For that occasion, the artist will show 20 new works: 9 photographs, 4 drawings and 7 objects. No Pentagram as a drawing, La Main Noire – guardian of fears – as a photograph and Tête Noire as a molded object.

This exhibition is set where the darkness and shadow meet, between blackness and night, between various suns. Jean-Luc Moulène excavates the ways we represent and define a world within that blurry zone, between reality and apparition.
The works shown at the Gallery focus on the elaboration of the form, color and scale, through “adornment”. In that way they create the conditions for a sensitive and reflexive approach.

The artist is more interested in modeling and systems than in beliefs. In that exhibition, he revives the multiple connections of our implicit, inscrutable and closed-up representations on a new mental and impersonal stage. Horizons are incompatible, perspectives are hallucinated and solutions are soluble.

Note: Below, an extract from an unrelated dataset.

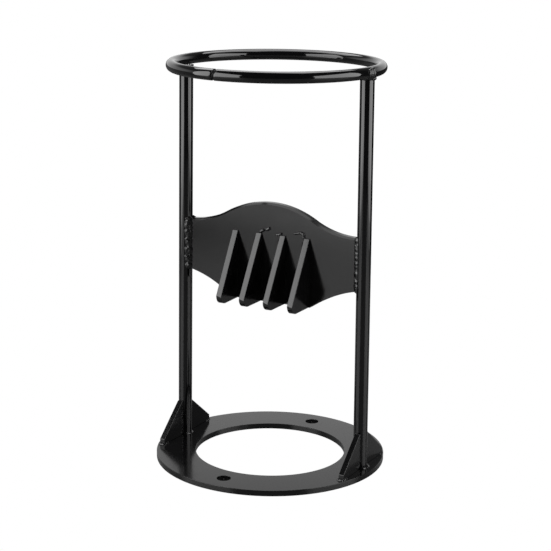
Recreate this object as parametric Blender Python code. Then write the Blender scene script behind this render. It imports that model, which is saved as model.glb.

Quelque Chose Généralisée is a spherical model, made of flat colored wooden pieces, that takes up the entire space of a room. The volume keeps the viewer from entering it any further. However, the eye can access, and glance indefinitely through that borromean structure. The Boule Fixe is a topographical plan of black cobblestones that echoes it in a hard and opaque way, while Cinq Concentrés Concentriques and Quelque Chose Noir et Ombre radiate, giving the exhibition space a structure made out of their mobile directive lines. Trois Standards reminds us of architecture. La Fontaine aux Amoureux and L’Echelle drag us into a whirl.

The prevailing circular tension among the works is echoed in the plural infinites of the exhibition space.